Define the cycle of heartbeat. For every cycle of heartbeat, Map/Reduce node shall send a report to Naming Node, to declare its survival. 

dc.task.timeout=60000

Optional 

Define the maximum time to complete one task. If the task is not complete over the maximum time, the system shall try to re-distribute the task. 

dc.nodes.pin=

Optional 

Define the Pin code needed by the communication among nodes. If Pin is null, the Pin will not be checked. The default value is null. 

dc.doctor.repair=false 

Optional 

Define whether to restore the lost file.

dc.mismatch.remove=false

Optional 

Define whether to delete the nonexistent zb file in Meta. 

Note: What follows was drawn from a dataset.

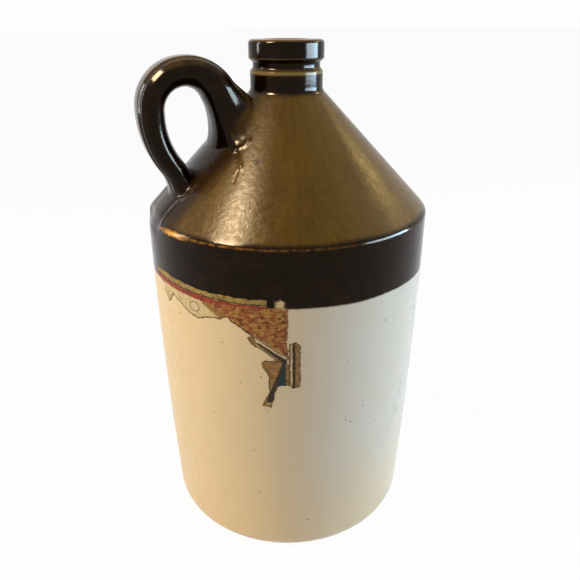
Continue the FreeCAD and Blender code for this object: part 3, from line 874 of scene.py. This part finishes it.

file.sync.interval=3600000

Optional 

Define the time interval of metadata file of total quantity update. 

global.data.timeout=600000

Optional 

Define the time-out time of obtaining the dimension table. 

zk.conn.timeout=120000

Optional 

Customize the time-out of communication between client-side and ZooKeeper cluster node.  

zk.conn.hosts

Optional 

Customize the address from the client-side to ZooKeeper cluster. Multiple addresses are separated by commas, such as zk.conn.hosts=192.168.3.138:2181,192.168.3.138:2182,192.168.3.174:2181. 

dc.use.backup=false

Optional 

Customize whether the Naming backup mechanism is enabled.

dc.backup.max.bytes=1048576

Optional 

Customizing after and enabling the Naming backup mechanism, maximum transportable log size from each Naming node to ZooKeeper.